Lawmaker calls for action to fix crowded prisons
By Lynda Arakawa
Advertiser Capitol Bureau
The state should seriously consider a study that recommends spending nearly $1 billion during the next 10 years for prisons and jails, but there are questions as to how such a plan can be accomplished, a key state lawmaker said yesterday.
Senate Judiciary and Hawaiian Affairs Committee chairwoman Colleen Hanabusa said a consultant's report, commissioned by the state Department of Public Safety, underlined the urgency in improving the state correctional system.
But she acknowledged that the costs are high.
"I don't know if we can do the recommendations as set out for that kind of a price tag, but I do realize that the one thing we are going to have to decide as a state is whether we are going to continue to send our prisoners out of state," Hanabusa said after a legislative briefing on the report by Carter Goble Associates.
The report, released in December, said the correctional system is dangerously crowded, poorly maintained and cannot handle a projected increase in prisoners. It calls for replacing jails in each of the four counties and for adding a new one in Kona. It also calls for building new medium- and minimum-security prisons and a secure substance-abuse treatment facility.

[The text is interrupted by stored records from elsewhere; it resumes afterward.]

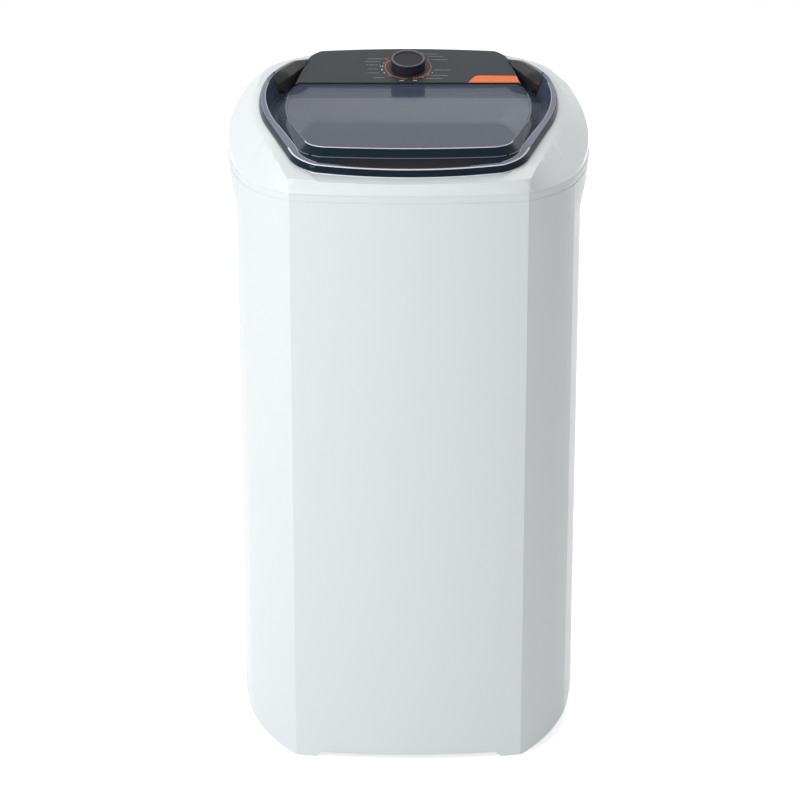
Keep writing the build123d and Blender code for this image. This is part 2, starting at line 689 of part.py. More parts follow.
def panel_face(inset, z, slope, splay):
    # Plan of the raised panel block, with square front corners and round back corners.
    tilt = math.hypot(1, slope)
    plane = Plane(origin=(0, 0, z), x_dir=(1, 0, 0), z_dir=(0, -slope / tilt, 1 / tilt))
    front_y = SPLIT_Y + SPLIT_GAP
    points = [(171.0, front_y), (155.0, 221.0), (148.0, 238.0), (133.0, 250.3), (0, 256.5)]
    grown = [(x + splay - inset, y) for x, y in points[:2]]
    grown.append((points[2][0] + splay * 0.8 - inset * 0.8, points[2][1] + splay * 0.4 - inset * 0.6))
    grown.append((points[3][0] + splay * 0.5 - inset * 0.4, points[3][1] + splay * 0.5 - inset))
    grown.append((0, points[4][1] + splay * 0.6 - inset))
    grown[0] = (grown[0][0], front_y + inset)
    flat = [(x, y * tilt) for x, y in grown]
    edges = [
        Line(mirrored(flat[0]), flat[0]),
        Line(flat[0], flat[1]),
        ThreePointArc(flat[1], flat[2], flat[3]),
        ThreePointArc(flat[3], flat[4], mirrored(flat[3])),
        ThreePointArc(mirrored(flat[3]), mirrored(flat[2]), mirrored(flat[1])),
        Line(mirrored(flat[1]), mirrored(flat[0])),
    ]
    return plane * Face(Wire([edge.edge() for edge in edges]))


def panel_block(inset, low_z):
    splay = 13.0
    gutter = panel_face(inset, GUTTER_Z - inset, GUTTER_SLOPE, splay)
    top = panel_face(inset, PANEL_Z - inset, PANEL_SLOPE, 0)
    foot = panel_face(inset, low_z, 0, splay)
    return loft([foot, gutter, top], ruled=True)


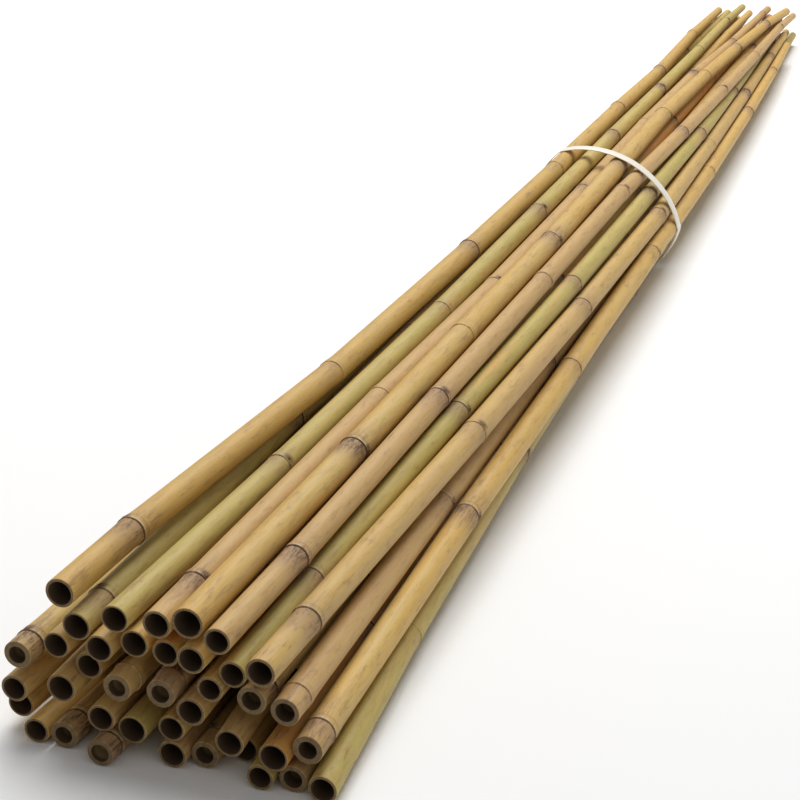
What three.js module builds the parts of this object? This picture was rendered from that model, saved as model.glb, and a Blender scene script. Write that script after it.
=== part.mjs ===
// A bundle of bamboo garden canes lying on a floor, drawn together near its middle by one flat strap.
// Units are millimetres and +Z is up. The canes run along +Y, thick cut ends first.
// The finished group stands on z = 0, with its bounding box centred on x = 0 and y = 0.
import * as THREE from "three";

// ---- Driving dimensions -------------------------------------------------------------------------

const CANE_LENGTH = 1829; // from a thick cut end to its thin cut end
const SHORTEST_BY = 130; // the shortest cane is about this much shorter
const THIN_END_RATIO = 0.55; // thin end diameter over thick end diameter
const TAPER_POWER = 3; // how late along the length a cane starts to thin
const SIDES = 8; // sides of a cane's cross-section

const NODE_RISE = 0.3; // how far the ring at a node stands out of the wall
const NODE_RUN = 6; // length of the slope on each side of that ring
const DIAPHRAGM = 5; // thickness of the wall that closes the bore at a node
const END_CLEAR = 9; // shortest distance from a node to a cut end
const THICK_END_BORE = 0.8; // bore radius over outer radius at a thick end
const THIN_END_BORE = 0.42; // the same at a thin end
const LONGEST_BORE = 200; // depth of a bore where no node closes it sooner
const NEAR_NODE = 20; // a cane cut closer than this to a node shows a thicker wall, so
const NEAR_NODE_BORE = 0.64; // its bore is narrower
const BORE_SPREAD = 0.07; // how far the bores of single canes fall short of these

const GAP = 0.2; // clear space between two neighbours
const FLOOR_CLEAR = 0.02; // clear space under the lowest canes

const STRAP_AT = 889; // distance of the strap's middle from the thick ends
const STRAP_WIDTH = 12;
const STRAP_THICKNESS = 0.7;

// The heap of thick ends, and the bunch that the strap draws the canes into.
const HEAP = { halfWidth: 96, halfHeight: 48, middle: 42 };
const BUNCH = { x: 9, z: 50, halfWidth: 49, halfHeight: 43, turn: 0.25, extraTurn: 0.26 };
const REACH_BEFORE = 640; // distance before the strap over which it holds the canes together
const REACH_AFTER = 260; // and the distance after it
const BUNCH_FLARE = 0.05; // how fast the bunch widens on each side of the strap
const BUNCH_DRIFT = 0.014; // how fast its middle moves towards -X before the strap
const STRAP_SIDES = 72;
const STRAP_EASING = 6; // how far the stiff strap is from lying tight on every cane

const KINK = 0.014; // largest bend at a node near the thick end, in radians
const TIP_KINK = 0.03; // the same near the thin end
const END_STIFF = 60; // a node closer than this to a cut end does not bend
const STATIONS = 37; // cross-sections at which the canes are kept apart
const PACKING_ROUNDS = 400;
const SETTLING_ROUNDS = 200;

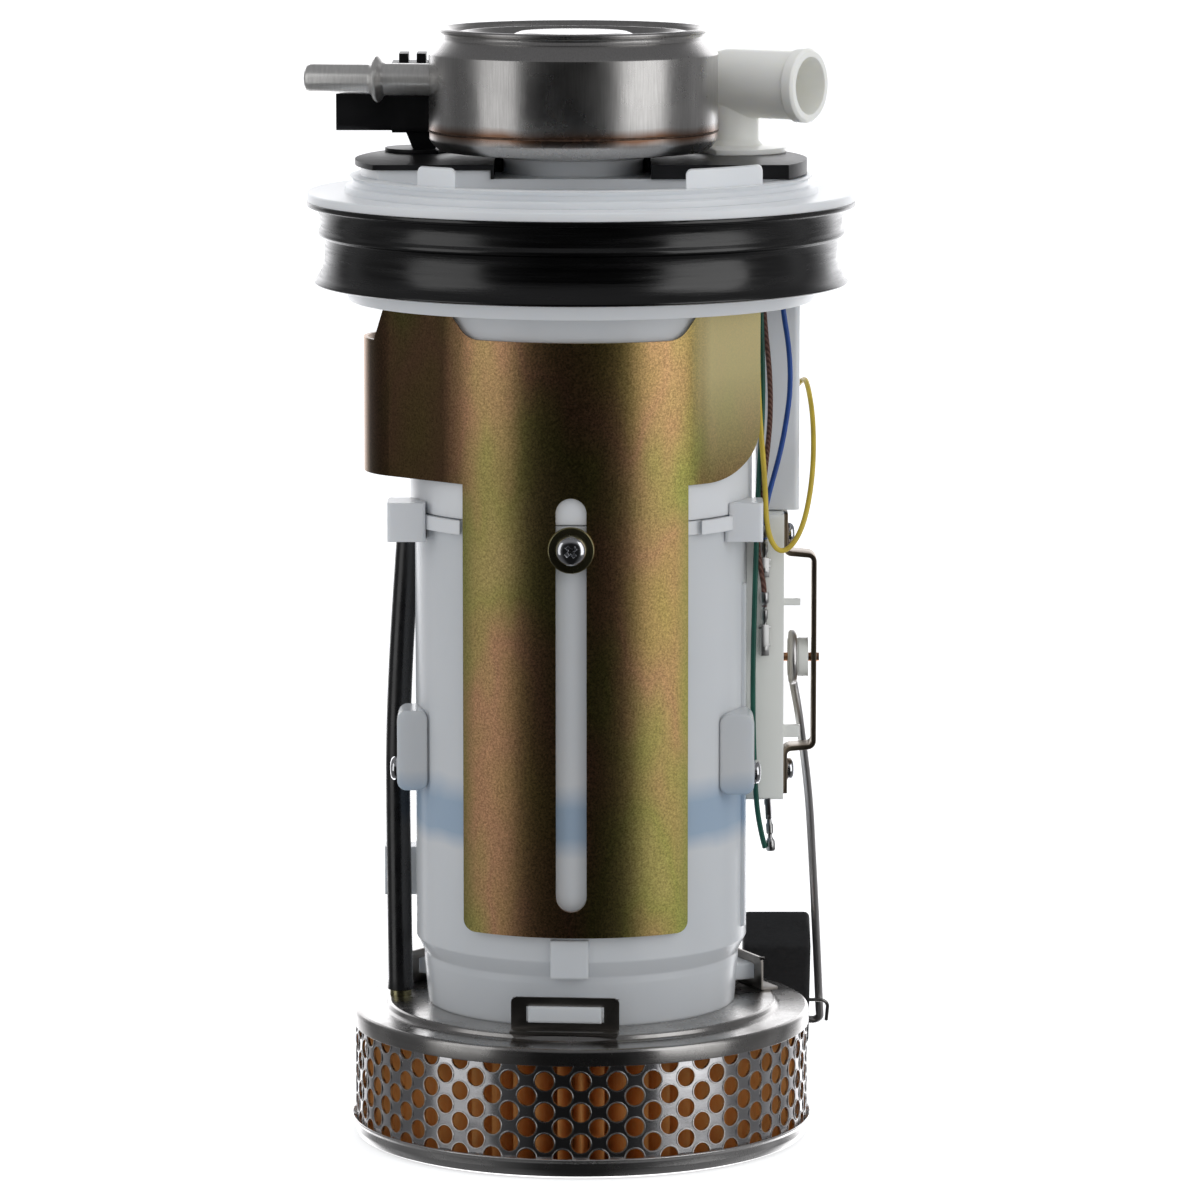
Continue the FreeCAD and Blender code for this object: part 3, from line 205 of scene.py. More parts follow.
def makeWorld(values):
    world = bpy.data.worlds.new("studioWorld")
    bpy.context.scene.world = world
    world.use_nodes = True
    tree = world.node_tree
    background = tree.nodes["Background"]
    spot = addNode(tree, "ShaderNodeTexCoord").outputs["Generated"]
    parts = addNode(tree, "ShaderNodeSeparateXYZ", {0: spot}).outputs
    toFront = addMath("MULTIPLY", parts[1], -1.0)
    turn = addMath("ARCTAN2", parts[0], toFront)
    share = addRange(turn, -math.pi, math.pi)
    shades = [(at, (value, value, value * values["ambientBlue"])) for at, value in values["ambient"]]
    around = addMix(1.0, addRamp(share, shades), values["ambientGain"], "MULTIPLY")
    above = addRange(parts[2], *values["aboveFade"])
    room = addMix(above, around, values["above"])
    rays = addNode(tree, "ShaderNodeLightPath").outputs
    fill = addMix(addRange(toFront, *values["fillFade"]), values["fillBack"], values["fillFront"])
    room = addMix(rays["Is Diffuse Ray"], room, fill)
    tree.links.new(addMix(rays["Is Camera Ray"], room, (1, 1, 1, 1)), background.inputs[0])
    background.inputs[1].default_value = 1.0


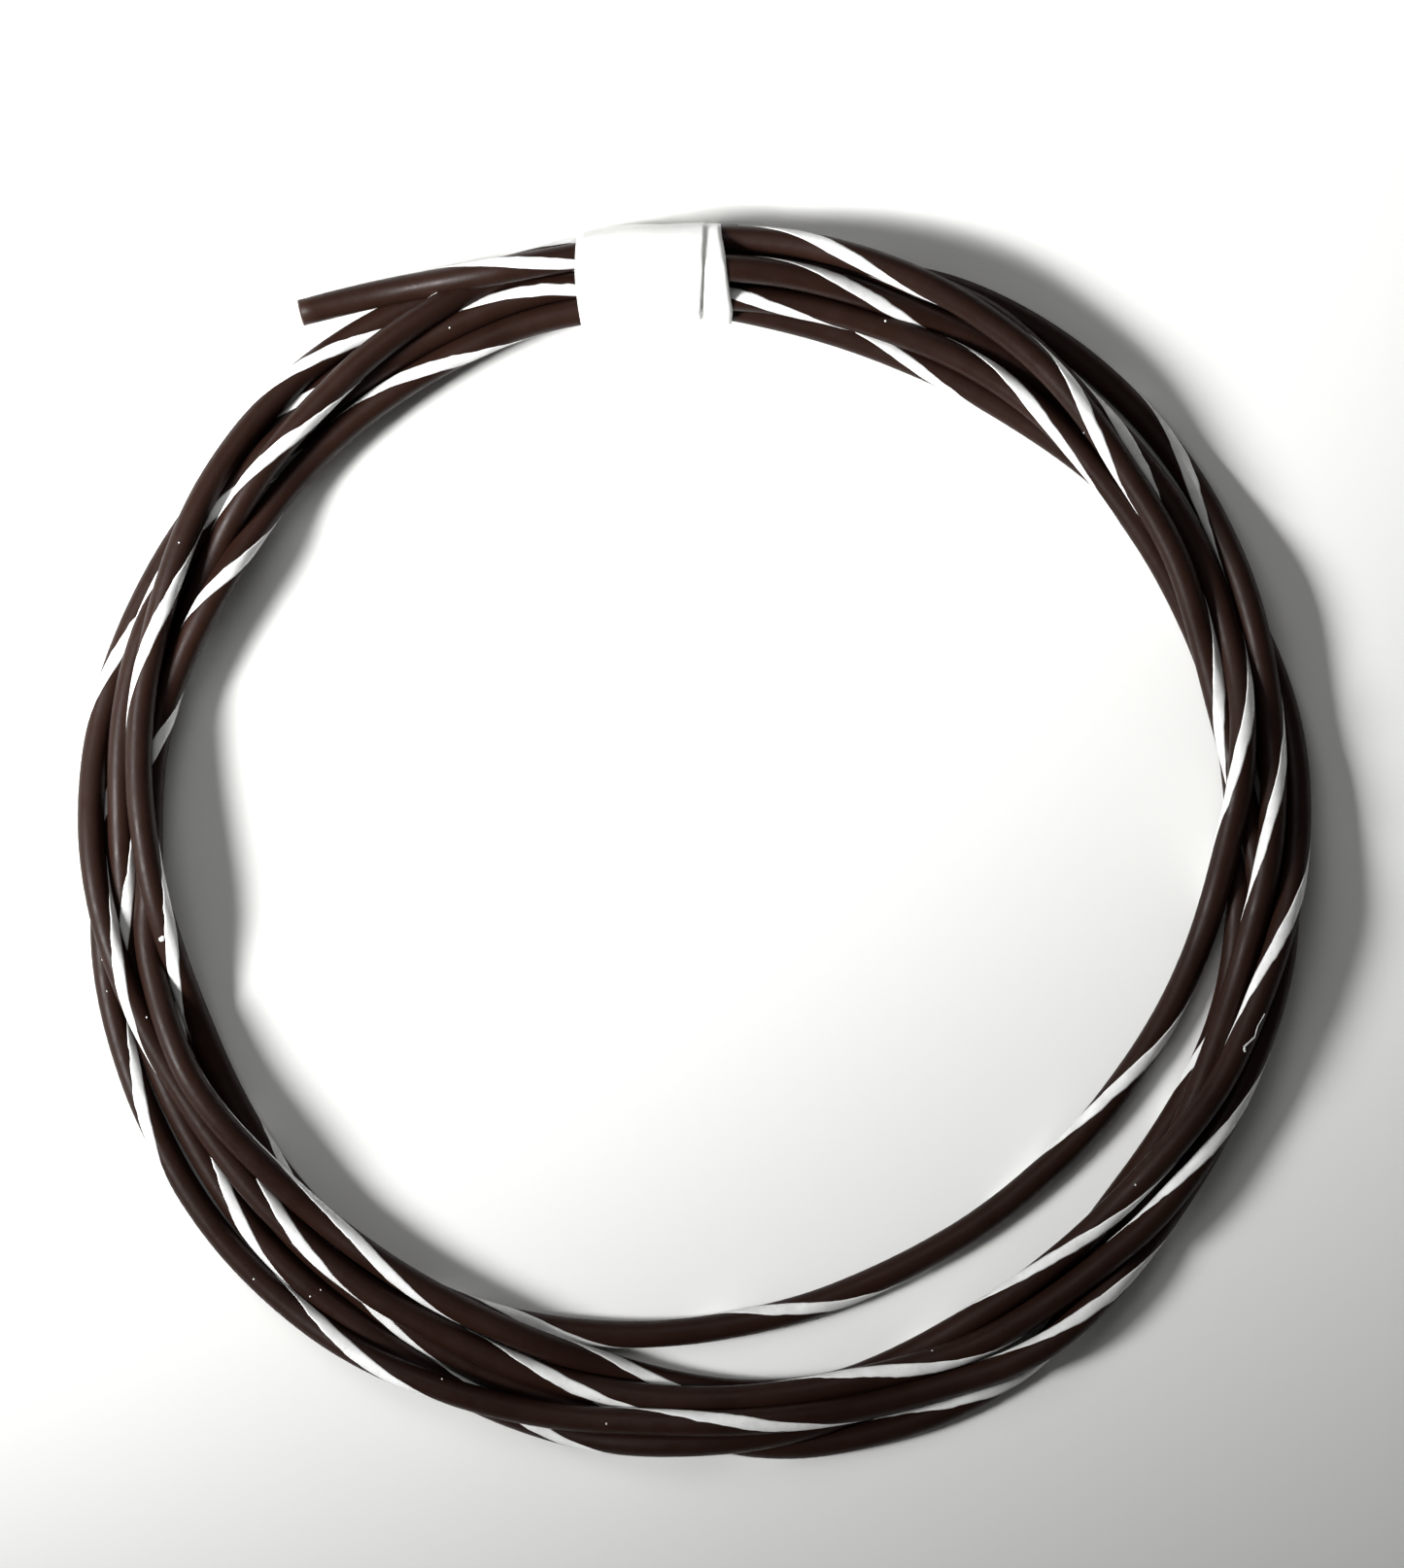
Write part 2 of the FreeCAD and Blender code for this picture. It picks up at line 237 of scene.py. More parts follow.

The plan is an update of a similar study in 1991 that found overcrowding problems and poor conditions.
"When a person studied it about 13 years ago and comes back and basically says you haven't done very much, it's time for us to really realize that what was bad then is probably worse now and unless we act affirmatively we are going to be faced with a major problem if the state gets sued," Hanabusa said.
"I think right now it's the best plan we've got," she said. "It's the only plan we've got."
Hanabusa said she will look at Gov. Linda Lingle's proposals, which call for $18.7 million in re-authorized construction money for a new Maui Community Correctional Center, nearly $2 million for planning replacements of the O'ahu Community Correctional Center and the Kaua'i Community Correctional Center, and $6 million for safety improvements at the Halawa Correctional Facility.
Hanabusa also introduced a bill that would authorize general obligation bonds for a new substance-abuse treatment facility.
Hawai'i's correctional system has a rated capacity of 3,369 inmates, but more than 5,650 are in state custody. More than 1,000 of them are serving time in private Mainland prisons under contract with the state.
The study projected Hawai'i's prisoner population will grow to 8,320 inmates by 2013. The study suggested the state might save money if it acquired a large site to hold various correctional facilities rather than find separate sites.
Public Safety Director John Peyton said that the department is considering that option, but that whether or not the state can find such a site is a large question.